--- Begin DATASET SECTION ---

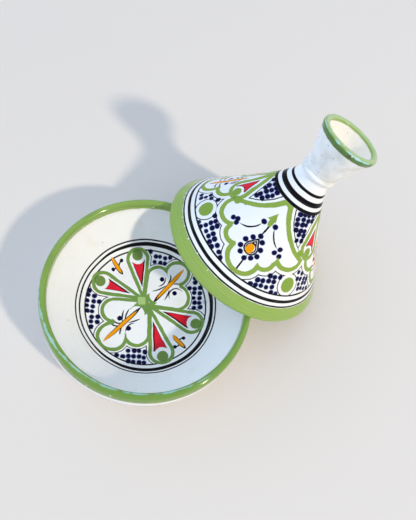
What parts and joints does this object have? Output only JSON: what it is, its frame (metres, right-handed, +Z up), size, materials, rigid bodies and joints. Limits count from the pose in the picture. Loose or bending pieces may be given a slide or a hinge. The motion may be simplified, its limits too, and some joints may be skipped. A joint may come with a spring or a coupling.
{
  "type": "tagine pot",
  "caption": "Round glazed clay serving dish with its conical lid, taken off and leaning on the dish's rim; the lid ends in a flared hollow knob.",
  "frame": {"origin": "on the dish's axis, at the level of the table that its foot ring stands on", "axes": "+Z up along the dish's axis; the lid leans towards +X and +Y"},
  "size_m": [0.3061, 0.273, 0.2056],
  "materials": {
    "dish_glaze": "gloss white glaze, painted in green, navy, black, orange and red",
    "lid_glaze": "gloss white glaze, painted in green, navy, black, orange and red"
  },
  "bodies": {
    "dish": {"dish": "dish_glaze"},
    "lid": {"lid": "lid_glaze"}
  },
  "joints": [
    {"name": "lid_lift", "type": "slide", "parent": "dish", "child": "lid", "axis": [0, 0, 1], "range_m": [0, 0.1]}
  ]
}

--- End DATASET SECTION ---

**EXERCISE INSTRUCTIONS:** All of the data shown above must be copied exactly.

**FULL OUTPUT:**
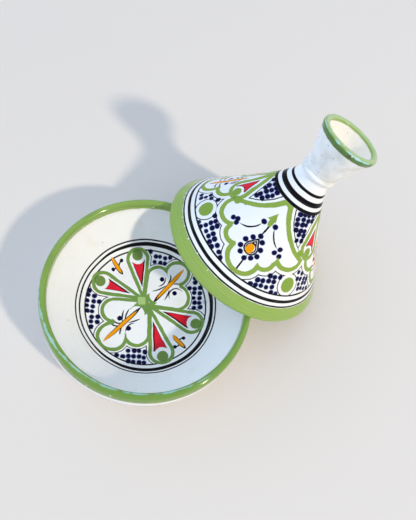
What parts and joints does this object have? Output only JSON: what it is, its frame (metres, right-handed, +Z up), size, materials, rigid bodies and joints. Limits count from the pose in the picture. Loose or bending pieces may be given a slide or a hinge. The motion may be simplified, its limits too, and some joints may be skipped. A joint may come with a spring or a coupling.
{
  "type": "tagine pot",
  "caption": "Round glazed clay serving dish with its conical lid, taken off and leaning on the dish's rim; the lid ends in a flared hollow knob.",
  "frame": {"origin": "on the dish's axis, at the level of the table that its foot ring stands on", "axes": "+Z up along the dish's axis; the lid leans towards +X and +Y"},
  "size_m": [0.3061, 0.273, 0.2056],
  "materials": {
    "dish_glaze": "gloss white glaze, painted in green, navy, black, orange and red",
    "lid_glaze": "gloss white glaze, painted in green, navy, black, orange and red"
  },
  "bodies": {
    "dish": {"dish": "dish_glaze"},
    "lid": {"lid": "lid_glaze"}
  },
  "joints": [
    {"name": "lid_lift", "type": "slide", "parent": "dish", "child": "lid", "axis": [0, 0, 1], "range_m": [0, 0.1]}
  ]
}